A crise econômica e as transformações na sociedade espanhola estão alienando ainda mais os jornalistas, segundo Elsa González. Para ela, estes profissionais estão fazendo parte da radicalização do país. “A politização é representada especialmente na ausência de transparência como resultado da fraqueza do jornalismo. Jornalistas escolhem lados diferentes porque não possuem escolhas”.
Erros e demissões
“Os erros e a credibilidade perdida não são coincidência”, diz Salaverría. “Não se faz bom jornalismo sem bons jornalistas”. Entre 2008 e 2012, quase dez mil jornalistas perderam seus empregos, quase a metade deles no último ano, e 73 veículos foram fechados. As melhores redações das maiores organizações de notícias foram decapitadas, sentencia González. “Os maiores inimigos da independência são o desemprego e a precarização”.
A idade média dos jornalistas nas redações espanholas antes da crise era de mais de 40 anos, enquanto hoje é de pouco mais de 30. Enquanto a receita e as ações corporativas caem, companhias estão deixando as redações nas mãos de profissionais com pouca experiência, sem “professores” que os guiem.
Recentemente, o jornal mais lido e respeitado da Espanha, o El País, protagonizou o caso mais embaraçoso e ruidoso dos problemas nas redações. Em janeiro, como o próprio diário admitiu, cometeu “um dos mais sérios erros” de sua história.
O jornal publicou em sua primeira página uma foto que mostrava, supostamente, o presidente venezuelano Hugo Chávez com tubos na boca. Chávez vinha recebendo tratamento para seu câncer, em Cuba, e sua condição de saúde era mantida como segredo pelo governo.
Mas a foto se provou falsa. A maioria das cópias daquela edição foi recolhida antes de chegar às bancas, o jornal se desculpou imediatamente e reimprimiu uma nova edição ao custo de 225 mil euros. O governo venezuelano ameaçou abrir uma ação legal.
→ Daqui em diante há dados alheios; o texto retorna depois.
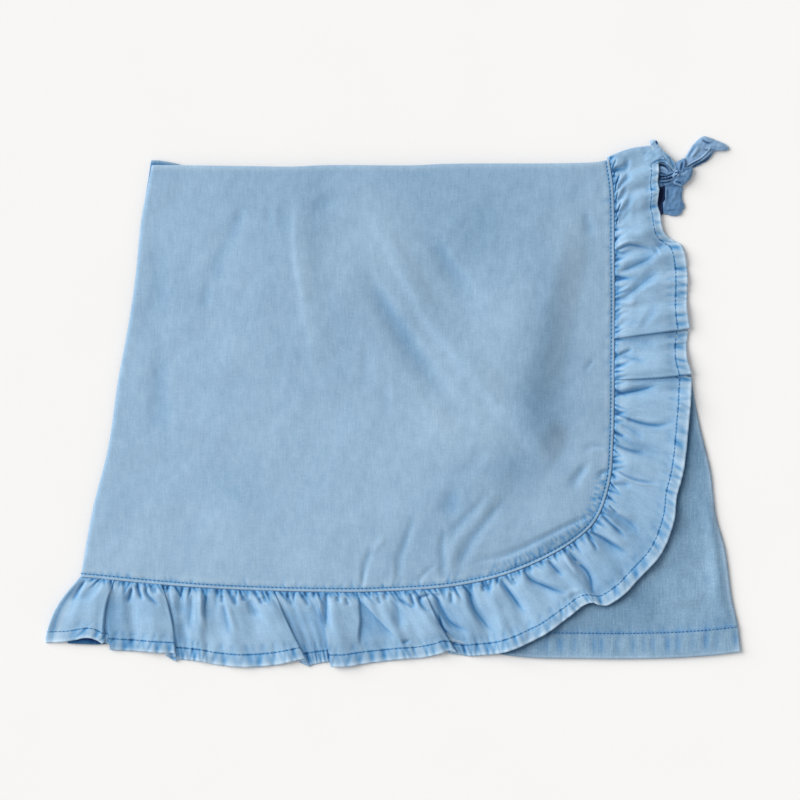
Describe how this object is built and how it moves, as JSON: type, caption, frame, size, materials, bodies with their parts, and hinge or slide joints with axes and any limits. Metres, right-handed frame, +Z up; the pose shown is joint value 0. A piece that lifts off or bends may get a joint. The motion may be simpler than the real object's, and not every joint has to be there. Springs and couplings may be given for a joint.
{
  "type": "skort laid flat",
  "caption": "Child's wrap-front skort in washed light denim, laid flat: shorts under a wrap panel with a gathered ruffle on its curved edge and a fabric tie at the waist.",
  "frame": {"origin": "centre of the underside of the garment's box, on the surface it lies on", "axes": "+X to the right as the garment is seen from above with its waist away from the viewer, +Y from hem to waist, +Z up off the surface"},
  "size_m": [0.4521, 0.3449, 0.009],
  "materials": {
    "denim_wrap": "soft washed light blue denim",
    "denim_shorts": "soft washed light blue denim, a little deeper",
    "denim_tie": "soft washed light blue denim strap"
  },
  "bodies": {
    "root": {"waistband_back": "denim_shorts", "shorts_back_left": "denim_shorts", "shorts_back_right": "denim_shorts", "shorts_front_left": "denim_shorts", "shorts_front_right": "denim_shorts", "wrap_panel": "denim_wrap", "ruffle": "denim_wrap", "tie_strap_wrap": "denim_tie", "tie_strap_corner": "denim_tie", "tie_strap_side": "denim_tie", "tie_tail_upper": "denim_tie", "tie_tail_lower": "denim_tie", "tie_knot": "denim_tie", "tie_knot_band": "denim_tie"}
  },
  "joints": []
}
Mas o maior golpe para o El País foi cometer um erro tão grosseiro em um tema de tamanho destaque.
Aumento da influência estatal
A maior preocupação sobre a crise na mídia é a manipulação editorial nas emissoras de TV e rádio financiadas pelo governo, uma das fontes de informação mais populares da Espanha e legalmente obrigadas a “representar” os espanhóis.
Governos regionais e nacionais historicamente impõem suas agendas políticas às mídias que controlam. Mas, dentro da crise, esta manipulação se tornou exageradamente clara. Jornalistas têm denunciado a pressão e o número de queixas de leitores e de processos judiciais contra a imprensa aumentaram.
As companhias de mídia independentes são um pouco mais sutis, mas, como no resto da Europa, possuem fortes inclinações políticas e suas alianças com os partidos são óbvias. Chegou ao ponto em que manifestantes condenam os laços entre jornalistas e a elite em quase todos os atos contra as medidas de austeridade do país.
Outra preocupação é a habilidade corporativa de influenciar repórteres, tanto diretamente, ao ameaçar a receita publicitária, quanto indiretamente, ao forçar jornalistas à autocensura. “Os editores estão favorecendo o lucro e o aumento de audiência. Dentro da perda de credibilidade, as companhias não estão interessadas em rigor jornalístico”, diz González. “Estamos atendendo as demandas da sociedade?”, pergunta ela. A resposta é, na maioria dos casos, negativa.